His Honour observed that s.54 of the Act does not concern the liability of the defendant but is directed against an award of damages rather than the existence of a liability. It is for the defendant to establish the matters in the sub paragraphs of s.54(1). Evidential Security Services of Australia v Brilley [2008] NSWCA 204 at [124].

His Honour found at [31] that the evidence was insufficient for the Court to be satisfied what matters materially contributed to the plaintiff’s injury or damage let alone that his conduct did so, and if so, what the conduct was, when it occurred and whether it constituted a serious offence. See Fangak v Baxter [2000] NSWCA 264 at [84].

Ex-turpi causa non actio

The defendant contended that the plaintiff was disentitled for recovery of any damages by reasonable operation of the principle of ex-turpi causa non actio, such that his own lawful conduct precludes recovery. This contention relied upon a number of findings of His Honour as to liability.

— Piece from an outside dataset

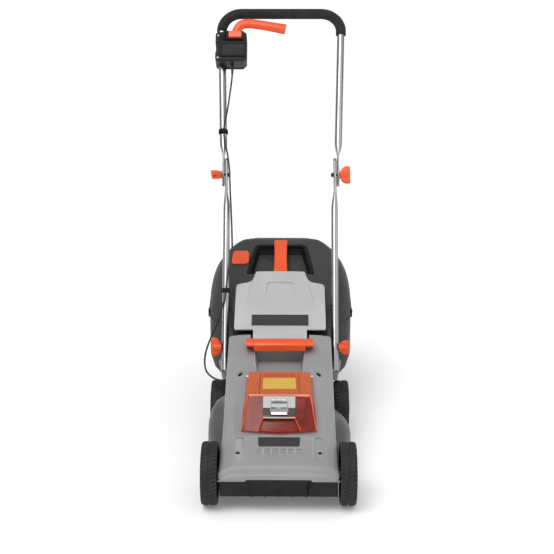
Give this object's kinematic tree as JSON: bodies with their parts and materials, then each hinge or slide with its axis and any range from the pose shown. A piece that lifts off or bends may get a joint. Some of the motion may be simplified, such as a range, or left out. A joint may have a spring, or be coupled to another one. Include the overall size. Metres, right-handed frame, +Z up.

His Honour observed that the principle of ex-turpi causa non actio was never pleaded. The defendant contended that it was not required to plead reliance upon the principle. His Honour observed that whether or not it should have been pleaded, clearly the plaintiff could not complain that he was taken by surprise.

His Honour observed at [35] it could not have been an intentional parliament to replace the common law principles in the area and as such s.54 of the Civil Liability Act did not replace the doctrine.

The defendant relied upon the assault of Officer Davies by the plaintiff on his verandah and his subsequent resistance and avoidance of the attempted arrest by Officer Davies in giving rise to the precise conduct relied upon. That is the only unlawful conduct on the plaintiff’s part that preceded the torturous conduct of Officer Davies in the second entry onto the plaintiff’s premises.

His Honour at [40] found that the conduct of the plaintiff on the verandah was sufficiently serious or sufficiently proximate to the torturous conduct of Officer Davies in the driveway to preclude the recovery of damages.

His Honour awarded the plaintiff general damages of $15,000. His Honour also awarded the Defendant to pay the Plaintiff’s costs on an indemnity basis.